Israels Regierung bringt umstrittene Justizreform voran

Trotz andauernder Proteste hat Israels Ministerpräsident Benjamin Netanjahu die weltweit kritisierte Justizreform wieder aufgenommen. Als erstes wird der Justiz ein Machtwerkzeug genommen.

Demonstranten in Netanya, Israel, protestieren gegen ihren in Korruptionsprozessen verstrickten Ministerpräsidenten
Demonstranten in Netanya, Israel, protestieren gegen ihren in Korruptionsprozessen verstrickten MinisterpräsidentenImago / ZUMA Wire

Mit dem Gesetzentwurf zur sogenannten „Angemessenheitsklausel“ hat eines der Kernelemente der geplanten Justizreform die erste Hürde im israelischen Parlament genommen. Mit 64 zu 56 Stimmen sprach sich die Knesset in erster Lesung dafür aus, dem obersten Gericht des Landes die Möglichkeit entziehen, wie bisher Regierungsentscheidungen als „unangemessen“ zu bewerten, wie israelische Medien berichteten.

Kritiker kündigen einen „Tag der Störungen“ an

Der Entwurf soll laut Berichten an den zuständigen Knesset-Rechtsausschuss übergeben werden, der es für die zweite und dritte Plenumslesung vorbereiten wird. Der Abstimmung war eine stürmische Debatte im Parlament vorausgegangen. Begleitet wurde sie von Demonstrationen vor dem Parlamentsgebäude.

Beamte der Knessetwache entfernten laut Berichten mehrere Demonstranten gewaltsam aus dem Gebäude. Sie sollen versucht haben, den Zugang zum Plenum zu blockieren. Parlamentssprecher Amir Ohana sagte, die Demonstranten würden der Polizei übergeben.

Abwendung von der Demokratie

Für Dienstag ist unter anderem eine Massenkundgebung am Nachmittag vor dem Flughafen Ben-Gurion angekündigt. Die Polizei will demnach ihre Einsatzkräfte verstärken. Befürworter der Gesetzesänderung argumentieren, dass es sich bei der Angemessenheitsklausel um ein sehr subjektives Werkzeug handle, die den Richtern eine weitreichende politische Einmischung erlaube. Gegner des Reformvorhabens halten die Klausel hingegen für unerlässlich im Kampf gegen Korruption sowie für den Schutz vor willkürlichen Regierungsentscheidungen.

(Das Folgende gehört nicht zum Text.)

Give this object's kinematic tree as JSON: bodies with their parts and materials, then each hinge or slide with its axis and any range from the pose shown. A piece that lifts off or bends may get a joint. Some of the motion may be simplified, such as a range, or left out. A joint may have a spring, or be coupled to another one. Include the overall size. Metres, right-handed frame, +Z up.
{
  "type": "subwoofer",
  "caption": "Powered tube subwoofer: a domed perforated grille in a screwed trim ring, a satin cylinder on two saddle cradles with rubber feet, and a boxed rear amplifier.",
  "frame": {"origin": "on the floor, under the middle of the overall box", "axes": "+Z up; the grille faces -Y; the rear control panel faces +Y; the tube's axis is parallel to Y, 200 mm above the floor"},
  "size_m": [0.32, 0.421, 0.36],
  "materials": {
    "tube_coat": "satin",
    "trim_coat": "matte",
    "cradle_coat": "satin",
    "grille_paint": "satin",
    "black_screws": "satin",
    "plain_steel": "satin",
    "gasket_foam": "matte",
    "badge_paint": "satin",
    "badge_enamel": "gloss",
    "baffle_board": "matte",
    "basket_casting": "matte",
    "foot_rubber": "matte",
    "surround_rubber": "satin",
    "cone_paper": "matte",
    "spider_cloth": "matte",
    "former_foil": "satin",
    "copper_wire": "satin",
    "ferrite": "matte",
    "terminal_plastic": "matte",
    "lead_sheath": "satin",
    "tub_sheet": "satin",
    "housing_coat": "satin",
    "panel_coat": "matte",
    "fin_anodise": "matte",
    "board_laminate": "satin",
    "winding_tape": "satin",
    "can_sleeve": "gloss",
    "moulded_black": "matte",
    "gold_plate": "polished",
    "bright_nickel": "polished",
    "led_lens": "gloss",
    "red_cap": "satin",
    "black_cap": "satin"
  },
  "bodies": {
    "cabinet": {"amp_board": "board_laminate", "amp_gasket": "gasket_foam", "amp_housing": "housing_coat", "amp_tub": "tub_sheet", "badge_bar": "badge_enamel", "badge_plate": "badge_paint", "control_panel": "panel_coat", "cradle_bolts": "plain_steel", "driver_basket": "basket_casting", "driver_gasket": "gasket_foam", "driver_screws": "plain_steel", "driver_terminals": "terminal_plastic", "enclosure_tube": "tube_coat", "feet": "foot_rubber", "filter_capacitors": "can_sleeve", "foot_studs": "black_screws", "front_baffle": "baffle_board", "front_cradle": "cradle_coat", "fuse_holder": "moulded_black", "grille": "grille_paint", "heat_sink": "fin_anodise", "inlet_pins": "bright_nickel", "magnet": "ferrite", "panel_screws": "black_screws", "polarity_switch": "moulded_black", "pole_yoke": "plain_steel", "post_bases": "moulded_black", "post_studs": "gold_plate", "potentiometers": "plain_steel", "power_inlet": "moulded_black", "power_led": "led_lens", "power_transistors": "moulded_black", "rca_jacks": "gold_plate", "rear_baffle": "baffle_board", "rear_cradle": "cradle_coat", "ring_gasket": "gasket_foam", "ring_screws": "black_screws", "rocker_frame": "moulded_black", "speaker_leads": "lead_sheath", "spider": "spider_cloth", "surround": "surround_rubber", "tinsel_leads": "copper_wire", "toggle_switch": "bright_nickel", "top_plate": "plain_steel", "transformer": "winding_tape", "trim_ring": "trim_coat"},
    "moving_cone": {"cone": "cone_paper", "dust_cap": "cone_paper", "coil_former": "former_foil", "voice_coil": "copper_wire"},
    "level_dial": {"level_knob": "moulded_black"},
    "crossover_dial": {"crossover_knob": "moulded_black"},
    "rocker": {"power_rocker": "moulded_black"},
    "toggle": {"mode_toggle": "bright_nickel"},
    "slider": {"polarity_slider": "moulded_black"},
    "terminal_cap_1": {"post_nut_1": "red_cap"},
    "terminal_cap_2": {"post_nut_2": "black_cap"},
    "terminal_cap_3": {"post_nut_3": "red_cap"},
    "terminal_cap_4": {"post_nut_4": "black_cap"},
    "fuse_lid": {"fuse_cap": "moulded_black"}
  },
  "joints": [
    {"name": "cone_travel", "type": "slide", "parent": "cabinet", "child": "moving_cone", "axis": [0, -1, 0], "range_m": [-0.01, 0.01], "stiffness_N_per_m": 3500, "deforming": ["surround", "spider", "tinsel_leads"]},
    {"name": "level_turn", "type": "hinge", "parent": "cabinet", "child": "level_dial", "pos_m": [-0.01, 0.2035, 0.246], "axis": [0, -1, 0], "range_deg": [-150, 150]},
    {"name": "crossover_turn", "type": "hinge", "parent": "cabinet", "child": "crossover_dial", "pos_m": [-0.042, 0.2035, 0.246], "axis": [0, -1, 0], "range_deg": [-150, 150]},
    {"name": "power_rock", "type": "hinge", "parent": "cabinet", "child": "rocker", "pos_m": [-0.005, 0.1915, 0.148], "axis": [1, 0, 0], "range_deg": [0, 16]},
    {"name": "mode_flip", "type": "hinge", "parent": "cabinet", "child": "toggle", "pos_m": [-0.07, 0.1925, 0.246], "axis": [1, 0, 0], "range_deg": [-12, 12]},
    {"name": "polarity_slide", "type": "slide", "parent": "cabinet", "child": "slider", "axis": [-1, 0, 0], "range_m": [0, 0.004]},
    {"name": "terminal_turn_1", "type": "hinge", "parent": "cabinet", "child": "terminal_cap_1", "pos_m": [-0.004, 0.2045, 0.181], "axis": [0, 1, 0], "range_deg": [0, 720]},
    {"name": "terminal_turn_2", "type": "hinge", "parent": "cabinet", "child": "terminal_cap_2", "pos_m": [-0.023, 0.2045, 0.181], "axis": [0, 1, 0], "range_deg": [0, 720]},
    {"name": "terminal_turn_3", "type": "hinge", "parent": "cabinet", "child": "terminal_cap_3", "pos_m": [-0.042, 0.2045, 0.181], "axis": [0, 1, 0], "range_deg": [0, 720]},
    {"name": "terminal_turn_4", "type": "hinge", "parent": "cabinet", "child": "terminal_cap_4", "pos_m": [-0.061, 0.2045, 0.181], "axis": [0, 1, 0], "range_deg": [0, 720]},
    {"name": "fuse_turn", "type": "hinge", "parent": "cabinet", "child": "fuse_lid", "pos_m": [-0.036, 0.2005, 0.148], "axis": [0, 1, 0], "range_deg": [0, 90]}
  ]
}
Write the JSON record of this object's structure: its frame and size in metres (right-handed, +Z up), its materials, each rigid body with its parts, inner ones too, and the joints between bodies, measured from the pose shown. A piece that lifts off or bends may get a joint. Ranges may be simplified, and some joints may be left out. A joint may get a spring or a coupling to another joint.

Die Klausel kam etwa zur Anwendung, als das oberste Gericht im Januar die Ernennung des vorbestraften Arieh Deri (Schas-Partei) von Ministerpräsident Benjamin Netanjahu zum Innen- und Gesundheitsminister als „unangemessen“ untersagte.

Der Gesetzentwurf ist Teil größerer Justizreformpläne der Regierung. Kritiker werfen ihr vor, auf eine Schwächung des Justizsystems und damit der demokratischen Gewaltenteilung zu zielen. Die wöchentlichen Proteste gegen die Regierungspläne dauern seit rund sieben Monaten an.